◆ **DATA**
+---+

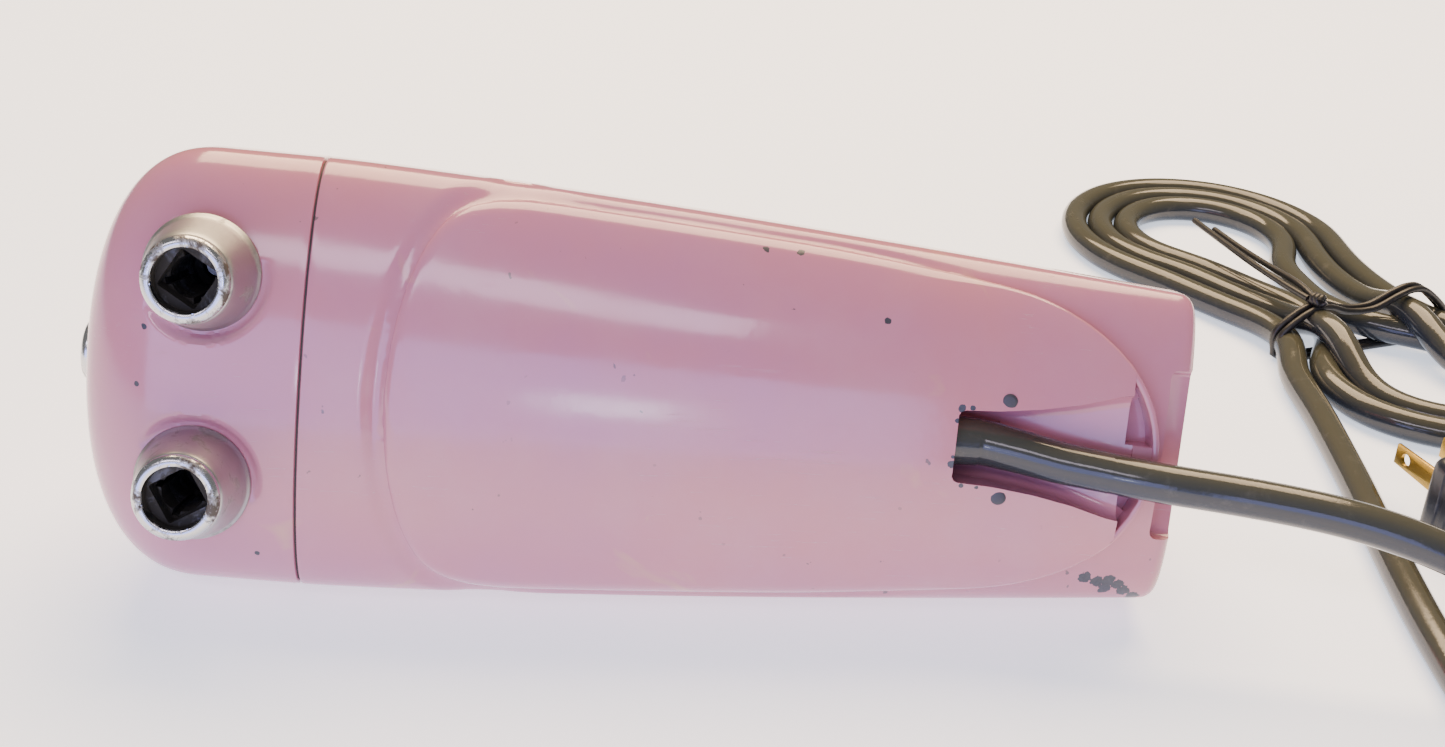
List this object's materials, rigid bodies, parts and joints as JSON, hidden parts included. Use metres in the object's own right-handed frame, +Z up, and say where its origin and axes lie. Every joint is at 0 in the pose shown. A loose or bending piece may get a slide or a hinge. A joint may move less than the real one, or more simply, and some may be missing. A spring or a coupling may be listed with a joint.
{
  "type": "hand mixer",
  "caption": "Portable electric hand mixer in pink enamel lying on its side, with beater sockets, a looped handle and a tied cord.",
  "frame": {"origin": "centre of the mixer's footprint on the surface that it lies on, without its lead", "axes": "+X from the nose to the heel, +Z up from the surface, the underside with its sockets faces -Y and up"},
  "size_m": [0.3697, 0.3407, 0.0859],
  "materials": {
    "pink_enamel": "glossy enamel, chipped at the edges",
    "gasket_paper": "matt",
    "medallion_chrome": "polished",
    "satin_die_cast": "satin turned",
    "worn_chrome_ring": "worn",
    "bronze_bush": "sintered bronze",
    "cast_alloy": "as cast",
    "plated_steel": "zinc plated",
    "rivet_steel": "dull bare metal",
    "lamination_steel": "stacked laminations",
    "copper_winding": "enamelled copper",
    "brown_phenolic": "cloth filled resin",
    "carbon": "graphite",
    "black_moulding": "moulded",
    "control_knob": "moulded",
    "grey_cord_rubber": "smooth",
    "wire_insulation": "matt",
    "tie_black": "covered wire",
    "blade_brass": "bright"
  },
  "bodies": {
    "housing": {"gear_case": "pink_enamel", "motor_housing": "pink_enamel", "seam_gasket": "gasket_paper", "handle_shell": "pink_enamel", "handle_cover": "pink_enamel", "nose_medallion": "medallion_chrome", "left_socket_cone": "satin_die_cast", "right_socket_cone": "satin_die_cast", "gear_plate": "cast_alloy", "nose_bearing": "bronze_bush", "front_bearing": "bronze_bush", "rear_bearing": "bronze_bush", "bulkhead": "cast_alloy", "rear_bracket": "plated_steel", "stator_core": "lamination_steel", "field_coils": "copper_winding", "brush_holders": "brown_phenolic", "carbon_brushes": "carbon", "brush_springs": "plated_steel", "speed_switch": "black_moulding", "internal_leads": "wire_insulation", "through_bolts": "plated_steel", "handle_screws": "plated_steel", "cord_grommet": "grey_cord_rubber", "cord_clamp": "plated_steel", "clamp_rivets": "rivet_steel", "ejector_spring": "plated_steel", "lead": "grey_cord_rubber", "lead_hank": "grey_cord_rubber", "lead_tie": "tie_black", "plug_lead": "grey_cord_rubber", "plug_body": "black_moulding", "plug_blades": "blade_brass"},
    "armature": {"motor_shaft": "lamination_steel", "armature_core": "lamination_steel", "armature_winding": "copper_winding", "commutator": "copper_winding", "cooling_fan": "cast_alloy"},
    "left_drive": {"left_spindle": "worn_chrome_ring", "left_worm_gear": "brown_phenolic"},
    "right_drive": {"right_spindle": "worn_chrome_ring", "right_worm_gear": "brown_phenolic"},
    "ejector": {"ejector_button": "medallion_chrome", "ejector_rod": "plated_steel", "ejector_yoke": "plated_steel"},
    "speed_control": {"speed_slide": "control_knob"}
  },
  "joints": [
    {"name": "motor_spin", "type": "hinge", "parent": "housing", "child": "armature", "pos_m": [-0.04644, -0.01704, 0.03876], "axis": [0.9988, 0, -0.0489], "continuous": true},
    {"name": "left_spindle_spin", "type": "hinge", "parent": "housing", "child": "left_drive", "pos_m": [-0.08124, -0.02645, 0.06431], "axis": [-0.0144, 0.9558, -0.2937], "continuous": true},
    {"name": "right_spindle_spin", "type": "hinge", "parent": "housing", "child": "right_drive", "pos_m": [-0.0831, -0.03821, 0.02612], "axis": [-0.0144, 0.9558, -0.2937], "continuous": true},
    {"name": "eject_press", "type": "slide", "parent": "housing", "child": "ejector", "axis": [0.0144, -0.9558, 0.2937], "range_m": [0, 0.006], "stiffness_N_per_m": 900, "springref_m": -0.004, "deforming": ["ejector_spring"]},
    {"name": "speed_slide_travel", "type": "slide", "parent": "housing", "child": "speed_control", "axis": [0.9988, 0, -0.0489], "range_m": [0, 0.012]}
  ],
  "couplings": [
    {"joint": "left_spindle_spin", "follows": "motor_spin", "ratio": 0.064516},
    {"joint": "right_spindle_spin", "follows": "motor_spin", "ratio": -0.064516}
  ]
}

+---+

◆ **TASK REQUIREMENTS**
Write out the full listing exactly as given.

◆ **SOLUTION TO THIS EXERCISE**
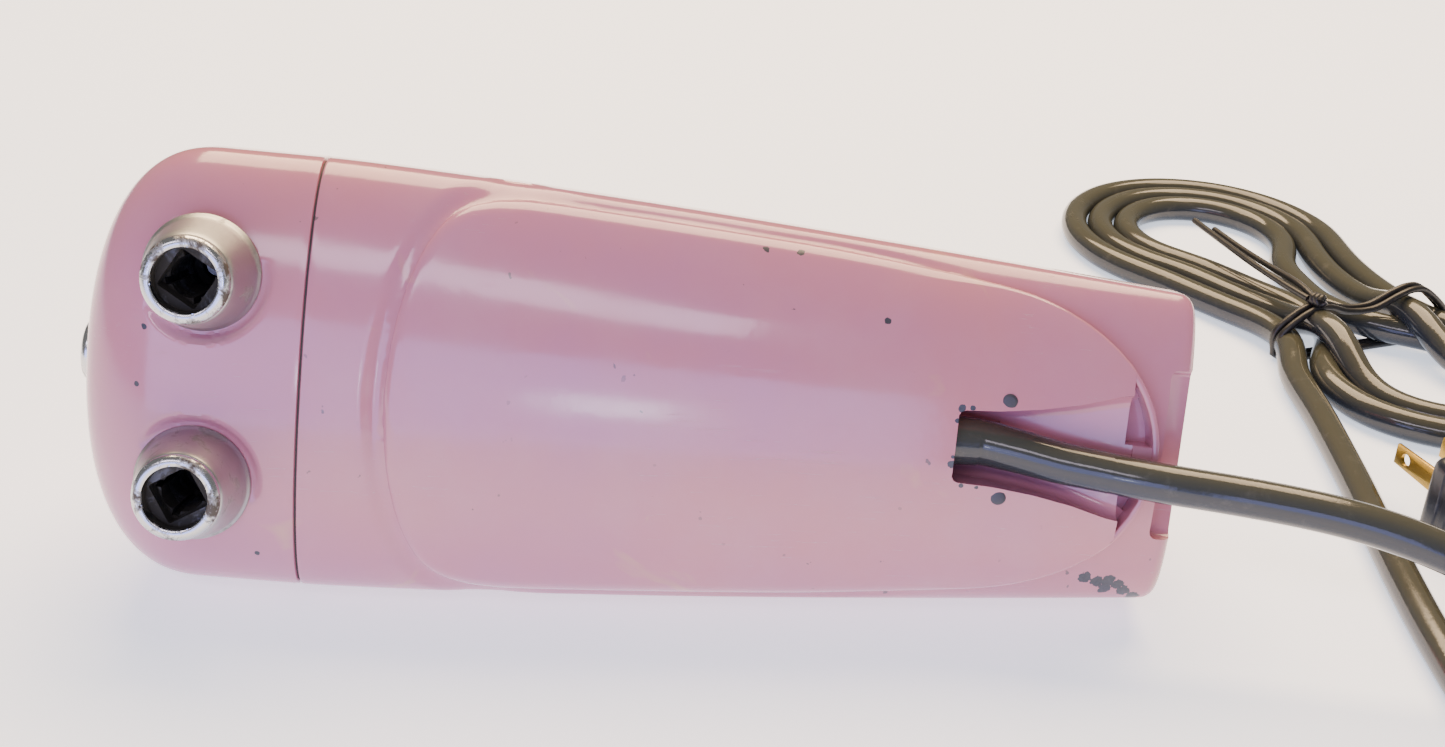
List this object's materials, rigid bodies, parts and joints as JSON, hidden parts included. Use metres in the object's own right-handed frame, +Z up, and say where its origin and axes lie. Every joint is at 0 in the pose shown. A loose or bending piece may get a slide or a hinge. A joint may move less than the real one, or more simply, and some may be missing. A spring or a coupling may be listed with a joint.
{
  "type": "hand mixer",
  "caption": "Portable electric hand mixer in pink enamel lying on its side, with beater sockets, a looped handle and a tied cord.",
  "frame": {"origin": "centre of the mixer's footprint on the surface that it lies on, without its lead", "axes": "+X from the nose to the heel, +Z up from the surface, the underside with its sockets faces -Y and up"},
  "size_m": [0.3697, 0.3407, 0.0859],
  "materials": {
    "pink_enamel": "glossy enamel, chipped at the edges",
    "gasket_paper": "matt",
    "medallion_chrome": "polished",
    "satin_die_cast": "satin turned",
    "worn_chrome_ring": "worn",
    "bronze_bush": "sintered bronze",
    "cast_alloy": "as cast",
    "plated_steel": "zinc plated",
    "rivet_steel": "dull bare metal",
    "lamination_steel": "stacked laminations",
    "copper_winding": "enamelled copper",
    "brown_phenolic": "cloth filled resin",
    "carbon": "graphite",
    "black_moulding": "moulded",
    "control_knob": "moulded",
    "grey_cord_rubber": "smooth",
    "wire_insulation": "matt",
    "tie_black": "covered wire",
    "blade_brass": "bright"
  },
  "bodies": {
    "housing": {"gear_case": "pink_enamel", "motor_housing": "pink_enamel", "seam_gasket": "gasket_paper", "handle_shell": "pink_enamel", "handle_cover": "pink_enamel", "nose_medallion": "medallion_chrome", "left_socket_cone": "satin_die_cast", "right_socket_cone": "satin_die_cast", "gear_plate": "cast_alloy", "nose_bearing": "bronze_bush", "front_bearing": "bronze_bush", "rear_bearing": "bronze_bush", "bulkhead": "cast_alloy", "rear_bracket": "plated_steel", "stator_core": "lamination_steel", "field_coils": "copper_winding", "brush_holders": "brown_phenolic", "carbon_brushes": "carbon", "brush_springs": "plated_steel", "speed_switch": "black_moulding", "internal_leads": "wire_insulation", "through_bolts": "plated_steel", "handle_screws": "plated_steel", "cord_grommet": "grey_cord_rubber", "cord_clamp": "plated_steel", "clamp_rivets": "rivet_steel", "ejector_spring": "plated_steel", "lead": "grey_cord_rubber", "lead_hank": "grey_cord_rubber", "lead_tie": "tie_black", "plug_lead": "grey_cord_rubber", "plug_body": "black_moulding", "plug_blades": "blade_brass"},
    "armature": {"motor_shaft": "lamination_steel", "armature_core": "lamination_steel", "armature_winding": "copper_winding", "commutator": "copper_winding", "cooling_fan": "cast_alloy"},
    "left_drive": {"left_spindle": "worn_chrome_ring", "left_worm_gear": "brown_phenolic"},
    "right_drive": {"right_spindle": "worn_chrome_ring", "right_worm_gear": "brown_phenolic"},
    "ejector": {"ejector_button": "medallion_chrome", "ejector_rod": "plated_steel", "ejector_yoke": "plated_steel"},
    "speed_control": {"speed_slide": "control_knob"}
  },
  "joints": [
    {"name": "motor_spin", "type": "hinge", "parent": "housing", "child": "armature", "pos_m": [-0.04644, -0.01704, 0.03876], "axis": [0.9988, 0, -0.0489], "continuous": true},
    {"name": "left_spindle_spin", "type": "hinge", "parent": "housing", "child": "left_drive", "pos_m": [-0.08124, -0.02645, 0.06431], "axis": [-0.0144, 0.9558, -0.2937], "continuous": true},
    {"name": "right_spindle_spin", "type": "hinge", "parent": "housing", "child": "right_drive", "pos_m": [-0.0831, -0.03821, 0.02612], "axis": [-0.0144, 0.9558, -0.2937], "continuous": true},
    {"name": "eject_press", "type": "slide", "parent": "housing", "child": "ejector", "axis": [0.0144, -0.9558, 0.2937], "range_m": [0, 0.006], "stiffness_N_per_m": 900, "springref_m": -0.004, "deforming": ["ejector_spring"]},
    {"name": "speed_slide_travel", "type": "slide", "parent": "housing", "child": "speed_control", "axis": [0.9988, 0, -0.0489], "range_m": [0, 0.012]}
  ],
  "couplings": [
    {"joint": "left_spindle_spin", "follows": "motor_spin", "ratio": 0.064516},
    {"joint": "right_spindle_spin", "follows": "motor_spin", "ratio": -0.064516}
  ]
}